Task to complete =>
For this exercise, write out exactly, and only, the lines running from the line that contains "make_front_shell()" through the line that contains "obj.data.transform(obj.matrix_world)".

● ● ●

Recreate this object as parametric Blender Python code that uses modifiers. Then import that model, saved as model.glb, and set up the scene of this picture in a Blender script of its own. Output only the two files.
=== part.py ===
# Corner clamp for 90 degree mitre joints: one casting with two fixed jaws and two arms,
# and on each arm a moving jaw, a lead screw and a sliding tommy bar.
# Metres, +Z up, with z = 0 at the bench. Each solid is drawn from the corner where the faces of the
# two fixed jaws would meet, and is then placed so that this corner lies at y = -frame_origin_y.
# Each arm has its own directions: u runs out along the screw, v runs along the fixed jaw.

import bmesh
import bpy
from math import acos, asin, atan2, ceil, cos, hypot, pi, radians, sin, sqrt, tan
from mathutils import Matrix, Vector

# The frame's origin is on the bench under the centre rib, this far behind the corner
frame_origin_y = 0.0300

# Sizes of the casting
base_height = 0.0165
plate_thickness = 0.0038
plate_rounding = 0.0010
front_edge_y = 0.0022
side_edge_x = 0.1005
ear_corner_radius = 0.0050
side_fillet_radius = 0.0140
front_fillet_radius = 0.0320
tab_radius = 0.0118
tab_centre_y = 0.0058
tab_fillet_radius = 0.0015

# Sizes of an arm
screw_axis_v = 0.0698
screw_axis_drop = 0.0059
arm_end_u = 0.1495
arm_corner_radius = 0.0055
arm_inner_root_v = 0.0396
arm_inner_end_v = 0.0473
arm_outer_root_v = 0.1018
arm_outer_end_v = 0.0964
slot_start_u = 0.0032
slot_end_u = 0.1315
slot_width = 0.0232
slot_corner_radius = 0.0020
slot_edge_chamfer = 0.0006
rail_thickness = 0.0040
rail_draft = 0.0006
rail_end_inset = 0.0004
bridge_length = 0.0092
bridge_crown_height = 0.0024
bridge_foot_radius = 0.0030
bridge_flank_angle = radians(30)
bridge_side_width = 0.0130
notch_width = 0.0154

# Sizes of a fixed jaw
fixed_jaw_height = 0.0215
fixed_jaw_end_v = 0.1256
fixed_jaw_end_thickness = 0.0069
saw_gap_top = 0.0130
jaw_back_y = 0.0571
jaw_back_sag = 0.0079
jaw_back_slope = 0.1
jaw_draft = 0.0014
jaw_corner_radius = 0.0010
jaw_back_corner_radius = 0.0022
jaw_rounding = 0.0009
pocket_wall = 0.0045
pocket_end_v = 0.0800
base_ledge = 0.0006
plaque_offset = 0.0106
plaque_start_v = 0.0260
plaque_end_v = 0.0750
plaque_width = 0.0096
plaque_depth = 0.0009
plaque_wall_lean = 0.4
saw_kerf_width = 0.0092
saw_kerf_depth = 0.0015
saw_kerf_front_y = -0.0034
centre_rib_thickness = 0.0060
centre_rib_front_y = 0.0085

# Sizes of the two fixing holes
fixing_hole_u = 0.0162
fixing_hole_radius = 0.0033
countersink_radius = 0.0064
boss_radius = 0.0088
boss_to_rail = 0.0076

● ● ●

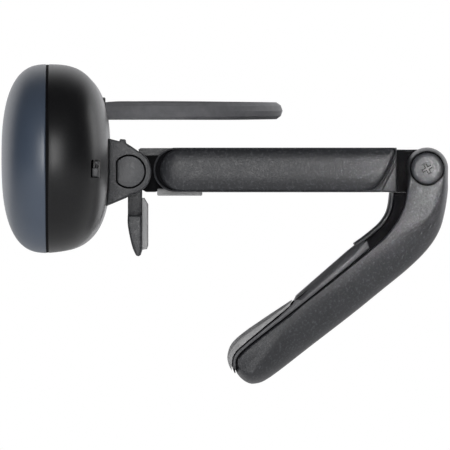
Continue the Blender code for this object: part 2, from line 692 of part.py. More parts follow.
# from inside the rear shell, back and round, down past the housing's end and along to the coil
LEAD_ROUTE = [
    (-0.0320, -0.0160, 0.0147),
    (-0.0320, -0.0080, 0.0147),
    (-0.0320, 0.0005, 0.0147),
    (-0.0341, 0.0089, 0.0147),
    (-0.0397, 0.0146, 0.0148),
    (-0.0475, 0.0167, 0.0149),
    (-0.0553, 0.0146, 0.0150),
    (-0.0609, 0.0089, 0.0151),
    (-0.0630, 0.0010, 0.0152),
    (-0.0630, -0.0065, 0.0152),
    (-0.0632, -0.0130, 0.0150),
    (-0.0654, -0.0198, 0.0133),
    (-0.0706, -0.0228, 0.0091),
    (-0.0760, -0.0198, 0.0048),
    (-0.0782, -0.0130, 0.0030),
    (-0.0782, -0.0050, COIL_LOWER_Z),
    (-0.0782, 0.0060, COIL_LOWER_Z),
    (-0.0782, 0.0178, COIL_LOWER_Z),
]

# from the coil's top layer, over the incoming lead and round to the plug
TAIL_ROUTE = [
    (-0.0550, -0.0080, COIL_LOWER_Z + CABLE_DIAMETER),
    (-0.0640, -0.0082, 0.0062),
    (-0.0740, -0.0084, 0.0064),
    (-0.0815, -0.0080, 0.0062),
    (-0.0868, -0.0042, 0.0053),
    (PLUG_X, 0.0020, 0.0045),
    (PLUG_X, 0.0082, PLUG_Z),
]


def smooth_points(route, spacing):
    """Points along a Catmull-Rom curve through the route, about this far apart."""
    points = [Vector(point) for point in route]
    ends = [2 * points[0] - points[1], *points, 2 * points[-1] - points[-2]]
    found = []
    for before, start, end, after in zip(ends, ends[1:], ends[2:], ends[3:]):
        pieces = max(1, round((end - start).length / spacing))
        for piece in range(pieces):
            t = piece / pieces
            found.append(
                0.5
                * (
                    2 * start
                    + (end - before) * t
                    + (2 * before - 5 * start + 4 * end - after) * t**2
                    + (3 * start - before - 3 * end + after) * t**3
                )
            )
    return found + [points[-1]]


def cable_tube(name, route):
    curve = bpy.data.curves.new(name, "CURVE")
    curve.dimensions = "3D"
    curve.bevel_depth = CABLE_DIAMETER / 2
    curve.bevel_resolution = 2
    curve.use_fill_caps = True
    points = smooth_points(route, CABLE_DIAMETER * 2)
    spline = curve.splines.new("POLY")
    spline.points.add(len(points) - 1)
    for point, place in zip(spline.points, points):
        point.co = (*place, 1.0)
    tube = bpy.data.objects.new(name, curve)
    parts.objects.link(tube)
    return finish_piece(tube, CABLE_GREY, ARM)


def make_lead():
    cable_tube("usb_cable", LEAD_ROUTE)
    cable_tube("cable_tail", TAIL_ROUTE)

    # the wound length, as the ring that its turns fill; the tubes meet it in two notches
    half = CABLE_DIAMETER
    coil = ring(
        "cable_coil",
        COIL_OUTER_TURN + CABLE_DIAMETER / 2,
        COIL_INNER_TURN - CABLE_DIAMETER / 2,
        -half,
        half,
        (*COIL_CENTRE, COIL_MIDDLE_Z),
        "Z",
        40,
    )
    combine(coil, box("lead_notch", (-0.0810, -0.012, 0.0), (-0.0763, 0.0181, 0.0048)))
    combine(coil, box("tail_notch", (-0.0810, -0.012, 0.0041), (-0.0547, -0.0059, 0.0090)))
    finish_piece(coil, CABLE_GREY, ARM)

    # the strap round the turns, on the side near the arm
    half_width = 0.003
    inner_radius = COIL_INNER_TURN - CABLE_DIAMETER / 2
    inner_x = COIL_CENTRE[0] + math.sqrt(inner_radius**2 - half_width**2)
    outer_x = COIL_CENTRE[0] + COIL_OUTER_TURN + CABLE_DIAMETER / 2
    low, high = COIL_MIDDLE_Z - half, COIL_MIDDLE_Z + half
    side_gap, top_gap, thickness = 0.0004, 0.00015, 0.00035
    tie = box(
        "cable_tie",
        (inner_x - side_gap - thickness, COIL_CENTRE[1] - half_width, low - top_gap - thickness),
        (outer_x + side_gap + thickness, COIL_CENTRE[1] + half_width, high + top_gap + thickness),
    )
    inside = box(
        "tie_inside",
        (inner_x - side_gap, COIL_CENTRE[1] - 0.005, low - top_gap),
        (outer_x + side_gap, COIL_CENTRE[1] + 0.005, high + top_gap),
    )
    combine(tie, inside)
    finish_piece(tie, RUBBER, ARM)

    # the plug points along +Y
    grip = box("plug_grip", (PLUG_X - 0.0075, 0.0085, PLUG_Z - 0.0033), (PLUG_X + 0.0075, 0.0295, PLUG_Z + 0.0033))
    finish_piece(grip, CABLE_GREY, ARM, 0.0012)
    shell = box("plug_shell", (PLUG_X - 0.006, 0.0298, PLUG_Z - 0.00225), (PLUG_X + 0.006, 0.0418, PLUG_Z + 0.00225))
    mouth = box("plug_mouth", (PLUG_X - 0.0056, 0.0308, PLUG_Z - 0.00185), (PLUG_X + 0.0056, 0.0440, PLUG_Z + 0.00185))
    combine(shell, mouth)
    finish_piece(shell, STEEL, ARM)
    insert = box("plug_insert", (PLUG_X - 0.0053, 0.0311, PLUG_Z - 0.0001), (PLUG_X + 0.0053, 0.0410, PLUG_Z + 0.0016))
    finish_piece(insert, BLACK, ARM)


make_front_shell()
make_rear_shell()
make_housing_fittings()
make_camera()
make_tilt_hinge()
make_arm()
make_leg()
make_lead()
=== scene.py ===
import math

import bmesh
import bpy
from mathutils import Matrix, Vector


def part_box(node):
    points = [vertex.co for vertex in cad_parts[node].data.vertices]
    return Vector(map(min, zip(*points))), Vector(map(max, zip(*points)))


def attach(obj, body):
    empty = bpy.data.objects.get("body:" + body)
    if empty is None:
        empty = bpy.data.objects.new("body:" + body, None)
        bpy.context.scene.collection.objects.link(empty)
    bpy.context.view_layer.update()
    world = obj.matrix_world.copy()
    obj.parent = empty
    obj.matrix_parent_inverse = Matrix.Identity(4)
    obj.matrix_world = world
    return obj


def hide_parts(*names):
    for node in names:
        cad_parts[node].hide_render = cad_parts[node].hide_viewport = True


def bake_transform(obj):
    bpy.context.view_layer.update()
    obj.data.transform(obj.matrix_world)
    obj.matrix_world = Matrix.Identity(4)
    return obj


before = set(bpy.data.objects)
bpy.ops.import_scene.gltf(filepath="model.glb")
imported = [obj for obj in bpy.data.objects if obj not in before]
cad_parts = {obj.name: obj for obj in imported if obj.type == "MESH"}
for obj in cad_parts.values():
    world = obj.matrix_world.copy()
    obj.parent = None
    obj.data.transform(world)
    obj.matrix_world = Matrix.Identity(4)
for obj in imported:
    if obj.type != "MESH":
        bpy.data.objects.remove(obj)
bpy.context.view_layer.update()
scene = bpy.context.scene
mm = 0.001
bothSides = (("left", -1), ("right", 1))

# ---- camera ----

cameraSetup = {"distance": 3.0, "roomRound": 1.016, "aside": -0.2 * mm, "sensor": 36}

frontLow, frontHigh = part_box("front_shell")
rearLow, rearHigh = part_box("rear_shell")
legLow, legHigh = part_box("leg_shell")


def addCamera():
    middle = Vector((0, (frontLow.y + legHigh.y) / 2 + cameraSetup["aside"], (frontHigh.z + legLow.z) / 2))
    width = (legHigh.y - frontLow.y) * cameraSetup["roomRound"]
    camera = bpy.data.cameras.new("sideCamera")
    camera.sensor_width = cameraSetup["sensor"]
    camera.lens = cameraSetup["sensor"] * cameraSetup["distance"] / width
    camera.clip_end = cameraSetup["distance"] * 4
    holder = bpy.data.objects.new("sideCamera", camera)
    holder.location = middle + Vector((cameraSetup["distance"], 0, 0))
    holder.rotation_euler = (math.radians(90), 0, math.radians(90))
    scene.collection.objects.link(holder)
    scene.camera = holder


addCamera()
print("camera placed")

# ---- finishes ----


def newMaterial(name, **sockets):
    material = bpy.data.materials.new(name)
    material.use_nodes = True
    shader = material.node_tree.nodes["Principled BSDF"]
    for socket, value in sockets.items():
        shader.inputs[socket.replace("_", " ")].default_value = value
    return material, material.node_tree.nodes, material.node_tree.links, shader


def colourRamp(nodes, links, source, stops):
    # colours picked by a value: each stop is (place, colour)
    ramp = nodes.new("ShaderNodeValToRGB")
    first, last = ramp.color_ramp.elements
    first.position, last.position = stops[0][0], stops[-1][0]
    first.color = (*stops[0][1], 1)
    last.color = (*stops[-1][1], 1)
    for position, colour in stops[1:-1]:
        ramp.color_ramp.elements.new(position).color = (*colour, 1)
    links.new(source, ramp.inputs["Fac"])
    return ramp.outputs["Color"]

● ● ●

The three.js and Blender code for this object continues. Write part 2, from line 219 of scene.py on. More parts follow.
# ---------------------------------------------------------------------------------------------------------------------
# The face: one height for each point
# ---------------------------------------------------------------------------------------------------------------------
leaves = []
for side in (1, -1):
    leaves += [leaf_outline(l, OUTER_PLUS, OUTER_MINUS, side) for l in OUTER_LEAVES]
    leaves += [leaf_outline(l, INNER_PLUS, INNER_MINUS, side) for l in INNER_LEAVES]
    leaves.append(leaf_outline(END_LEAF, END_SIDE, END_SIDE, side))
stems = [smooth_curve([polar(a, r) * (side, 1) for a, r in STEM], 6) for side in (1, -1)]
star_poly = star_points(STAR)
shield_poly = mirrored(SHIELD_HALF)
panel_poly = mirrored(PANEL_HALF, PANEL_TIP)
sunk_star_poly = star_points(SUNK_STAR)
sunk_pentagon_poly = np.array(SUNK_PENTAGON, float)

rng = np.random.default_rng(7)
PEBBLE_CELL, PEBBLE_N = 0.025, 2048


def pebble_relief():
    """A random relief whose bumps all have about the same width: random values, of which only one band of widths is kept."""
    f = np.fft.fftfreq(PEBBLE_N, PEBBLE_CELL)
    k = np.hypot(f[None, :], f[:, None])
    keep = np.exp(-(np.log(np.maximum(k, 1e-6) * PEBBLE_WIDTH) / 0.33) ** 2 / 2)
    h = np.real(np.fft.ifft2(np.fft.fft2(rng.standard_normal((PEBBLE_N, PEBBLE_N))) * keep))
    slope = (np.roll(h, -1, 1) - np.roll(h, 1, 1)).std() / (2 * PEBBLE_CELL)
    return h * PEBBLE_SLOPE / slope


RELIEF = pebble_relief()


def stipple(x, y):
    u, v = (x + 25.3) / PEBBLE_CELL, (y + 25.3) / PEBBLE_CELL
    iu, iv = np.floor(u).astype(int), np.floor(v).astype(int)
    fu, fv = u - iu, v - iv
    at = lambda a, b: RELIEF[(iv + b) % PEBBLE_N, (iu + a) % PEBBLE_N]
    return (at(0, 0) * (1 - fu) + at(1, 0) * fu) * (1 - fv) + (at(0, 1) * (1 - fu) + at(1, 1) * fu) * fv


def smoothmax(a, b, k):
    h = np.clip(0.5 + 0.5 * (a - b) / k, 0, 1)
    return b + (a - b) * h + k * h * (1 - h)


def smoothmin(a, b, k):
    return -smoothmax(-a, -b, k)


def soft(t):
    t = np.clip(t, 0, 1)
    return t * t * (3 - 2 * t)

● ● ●

Expected answer =>
make_front_shell()
make_rear_shell()
make_housing_fittings()
make_camera()
make_tilt_hinge()
make_arm()
make_leg()
make_lead()
=== scene.py ===
import math

import bmesh
import bpy
from mathutils import Matrix, Vector


def part_box(node):
    points = [vertex.co for vertex in cad_parts[node].data.vertices]
    return Vector(map(min, zip(*points))), Vector(map(max, zip(*points)))


def attach(obj, body):
    empty = bpy.data.objects.get("body:" + body)
    if empty is None:
        empty = bpy.data.objects.new("body:" + body, None)
        bpy.context.scene.collection.objects.link(empty)
    bpy.context.view_layer.update()
    world = obj.matrix_world.copy()
    obj.parent = empty
    obj.matrix_parent_inverse = Matrix.Identity(4)
    obj.matrix_world = world
    return obj


def hide_parts(*names):
    for node in names:
        cad_parts[node].hide_render = cad_parts[node].hide_viewport = True


def bake_transform(obj):
    bpy.context.view_layer.update()
    obj.data.transform(obj.matrix_world)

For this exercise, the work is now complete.